Working on music not meant for Sevendust helped Connolly to better appreciate his bandmates — specifically vocalist Lajon Witherspoon.

“I’ve always wanted to be a singer, and I never really got to the point where I felt confident enough until I spent some time kind of sitting behind one of the best in the business and taking notes,” Connolly said. “I’ve had quite a few shows up close and personal with Lajon, and it’s cool because I think I have a better understanding and appreciation for what he goes through when we make a record now, just from doing it on my own.  It’s really easy to grab another guitar when you break a string, but if you push yourself vocally you have to take a knee for a minute to let it come back.”

Sevendust plans to begin recording an acoustic album at the start of 2014, inspired by a 14-show run of tour dates the band played during promotion for their 2003 album “Seasons.”

“We wanted to go and do, like, a Storytellers thing but we didn’t want to do the normal Sevendust show,” he said. “We wanted to give something different, so we figured we’d try the acoustic thing and see how it goes. We said, ‘If we ever do that again, let’s actually make it the full deal. Let’s actually have a record to go around it.'”
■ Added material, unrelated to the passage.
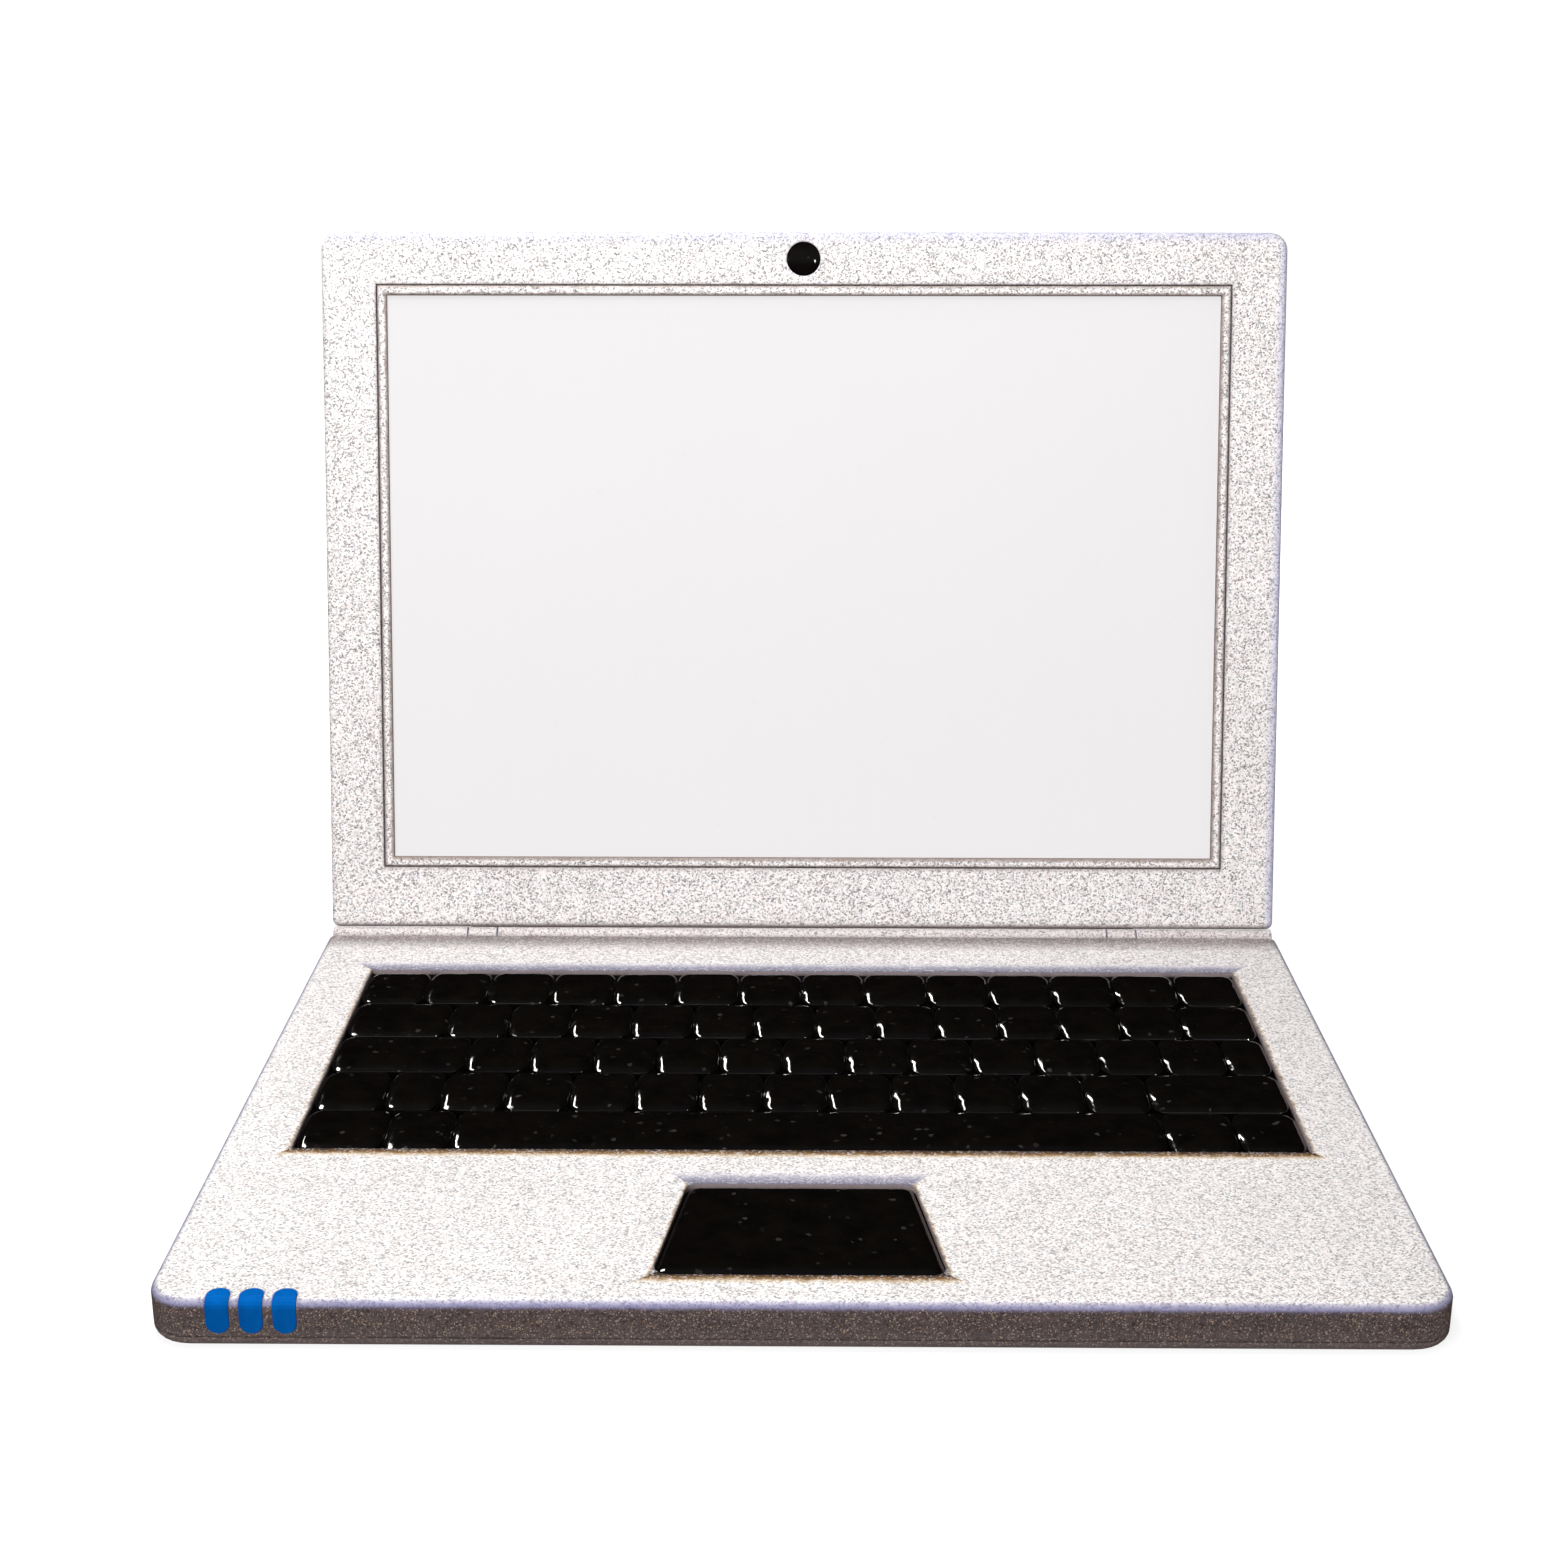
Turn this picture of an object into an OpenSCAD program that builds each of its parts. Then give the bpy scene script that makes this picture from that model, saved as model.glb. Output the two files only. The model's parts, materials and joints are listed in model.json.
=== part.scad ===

The band will play an all-acoustic tour — if not multiple tours — centered around the acoustic album after recording completes, Connolly said. A complete track list hasn’t been comprised yet, but fans of the band can expect both new and old songs to be featured on the album.

“We’re talking about doing something along the lines of five or six new songs and probably five or six revisited older songs,” he said.

Connolly is confident for the band’s future, but like he said, “nothing is forever.” He said the acoustic album and accompanying tour could push the band to its limits as it morphs from a metal behemoth into a softer, more intimate entity.

“We love doing the full electric thing, but the acoustic thing puts out a different vibe,” he said. “We’re just going to play it by ear, one record at a time.”